* _Data block_
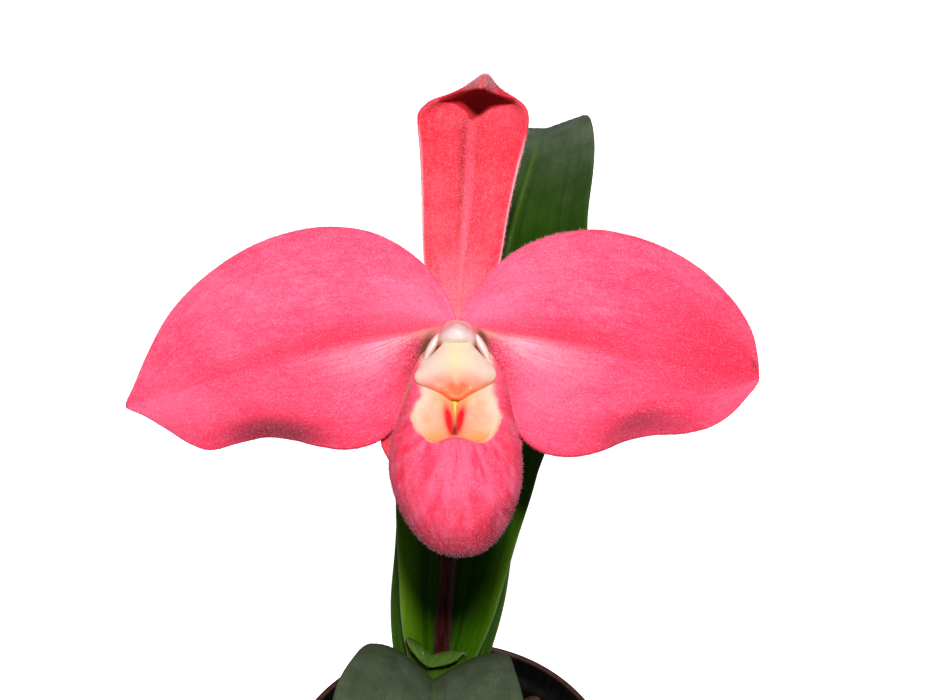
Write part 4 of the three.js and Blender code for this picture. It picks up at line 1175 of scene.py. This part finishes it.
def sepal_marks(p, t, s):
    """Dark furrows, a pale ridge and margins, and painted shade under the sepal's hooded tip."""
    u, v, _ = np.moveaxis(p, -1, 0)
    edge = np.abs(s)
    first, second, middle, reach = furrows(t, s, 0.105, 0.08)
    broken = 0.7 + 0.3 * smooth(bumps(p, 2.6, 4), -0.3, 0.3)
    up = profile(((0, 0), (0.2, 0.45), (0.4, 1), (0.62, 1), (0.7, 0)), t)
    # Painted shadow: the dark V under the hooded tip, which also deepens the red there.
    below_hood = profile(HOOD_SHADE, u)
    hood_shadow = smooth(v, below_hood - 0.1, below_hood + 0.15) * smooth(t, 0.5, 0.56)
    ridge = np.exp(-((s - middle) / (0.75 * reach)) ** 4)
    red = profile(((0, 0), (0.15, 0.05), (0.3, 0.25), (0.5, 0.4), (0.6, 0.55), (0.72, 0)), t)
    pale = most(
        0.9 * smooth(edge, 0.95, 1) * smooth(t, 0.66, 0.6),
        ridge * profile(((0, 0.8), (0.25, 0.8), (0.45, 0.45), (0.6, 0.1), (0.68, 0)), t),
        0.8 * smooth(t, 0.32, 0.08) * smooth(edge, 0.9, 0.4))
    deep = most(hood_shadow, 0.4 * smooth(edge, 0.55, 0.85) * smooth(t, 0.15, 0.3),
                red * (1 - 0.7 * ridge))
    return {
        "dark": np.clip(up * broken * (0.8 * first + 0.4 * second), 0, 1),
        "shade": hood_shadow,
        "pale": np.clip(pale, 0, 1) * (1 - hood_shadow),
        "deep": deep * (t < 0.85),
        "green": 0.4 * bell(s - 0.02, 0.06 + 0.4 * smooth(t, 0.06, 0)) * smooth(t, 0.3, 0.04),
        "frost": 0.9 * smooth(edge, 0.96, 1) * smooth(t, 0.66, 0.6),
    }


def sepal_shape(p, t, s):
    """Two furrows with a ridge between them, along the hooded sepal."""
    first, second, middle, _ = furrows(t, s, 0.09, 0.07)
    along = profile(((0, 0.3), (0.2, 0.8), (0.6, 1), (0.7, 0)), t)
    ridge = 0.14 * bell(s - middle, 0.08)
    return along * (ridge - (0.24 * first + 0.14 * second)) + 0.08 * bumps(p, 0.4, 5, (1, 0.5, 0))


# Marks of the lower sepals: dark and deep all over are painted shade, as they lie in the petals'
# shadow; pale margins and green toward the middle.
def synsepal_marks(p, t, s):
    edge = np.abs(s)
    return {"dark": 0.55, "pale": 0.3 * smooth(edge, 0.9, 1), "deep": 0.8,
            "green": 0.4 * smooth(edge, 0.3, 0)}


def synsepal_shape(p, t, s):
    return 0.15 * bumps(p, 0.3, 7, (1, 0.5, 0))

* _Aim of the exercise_
Print out the whole listing exactly as it appears.

* _Answer to the task_
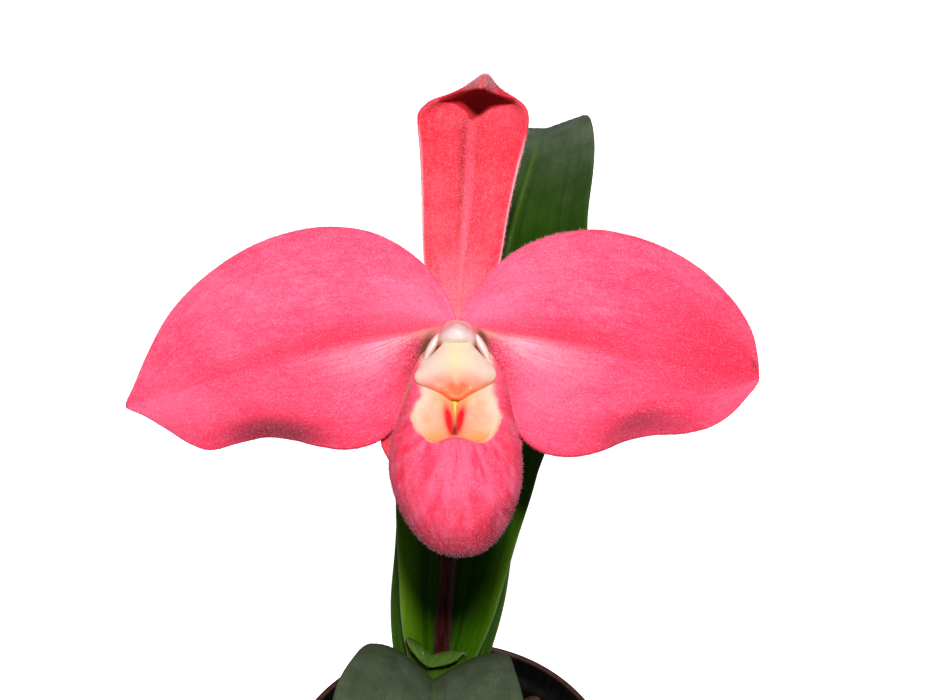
Write part 4 of the three.js and Blender code for this picture. It picks up at line 1175 of scene.py. This part finishes it.
def sepal_marks(p, t, s):
    """Dark furrows, a pale ridge and margins, and painted shade under the sepal's hooded tip."""
    u, v, _ = np.moveaxis(p, -1, 0)
    edge = np.abs(s)
    first, second, middle, reach = furrows(t, s, 0.105, 0.08)
    broken = 0.7 + 0.3 * smooth(bumps(p, 2.6, 4), -0.3, 0.3)
    up = profile(((0, 0), (0.2, 0.45), (0.4, 1), (0.62, 1), (0.7, 0)), t)
    # Painted shadow: the dark V under the hooded tip, which also deepens the red there.
    below_hood = profile(HOOD_SHADE, u)
    hood_shadow = smooth(v, below_hood - 0.1, below_hood + 0.15) * smooth(t, 0.5, 0.56)
    ridge = np.exp(-((s - middle) / (0.75 * reach)) ** 4)
    red = profile(((0, 0), (0.15, 0.05), (0.3, 0.25), (0.5, 0.4), (0.6, 0.55), (0.72, 0)), t)
    pale = most(
        0.9 * smooth(edge, 0.95, 1) * smooth(t, 0.66, 0.6),
        ridge * profile(((0, 0.8), (0.25, 0.8), (0.45, 0.45), (0.6, 0.1), (0.68, 0)), t),
        0.8 * smooth(t, 0.32, 0.08) * smooth(edge, 0.9, 0.4))
    deep = most(hood_shadow, 0.4 * smooth(edge, 0.55, 0.85) * smooth(t, 0.15, 0.3),
                red * (1 - 0.7 * ridge))
    return {
        "dark": np.clip(up * broken * (0.8 * first + 0.4 * second), 0, 1),
        "shade": hood_shadow,
        "pale": np.clip(pale, 0, 1) * (1 - hood_shadow),
        "deep": deep * (t < 0.85),
        "green": 0.4 * bell(s - 0.02, 0.06 + 0.4 * smooth(t, 0.06, 0)) * smooth(t, 0.3, 0.04),
        "frost": 0.9 * smooth(edge, 0.96, 1) * smooth(t, 0.66, 0.6),
    }


def sepal_shape(p, t, s):
    """Two furrows with a ridge between them, along the hooded sepal."""
    first, second, middle, _ = furrows(t, s, 0.09, 0.07)
    along = profile(((0, 0.3), (0.2, 0.8), (0.6, 1), (0.7, 0)), t)
    ridge = 0.14 * bell(s - middle, 0.08)
    return along * (ridge - (0.24 * first + 0.14 * second)) + 0.08 * bumps(p, 0.4, 5, (1, 0.5, 0))


# Marks of the lower sepals: dark and deep all over are painted shade, as they lie in the petals'
# shadow; pale margins and green toward the middle.
def synsepal_marks(p, t, s):
    edge = np.abs(s)
    return {"dark": 0.55, "pale": 0.3 * smooth(edge, 0.9, 1), "deep": 0.8,
            "green": 0.4 * smooth(edge, 0.3, 0)}


def synsepal_shape(p, t, s):
    return 0.15 * bumps(p, 0.3, 7, (1, 0.5, 0))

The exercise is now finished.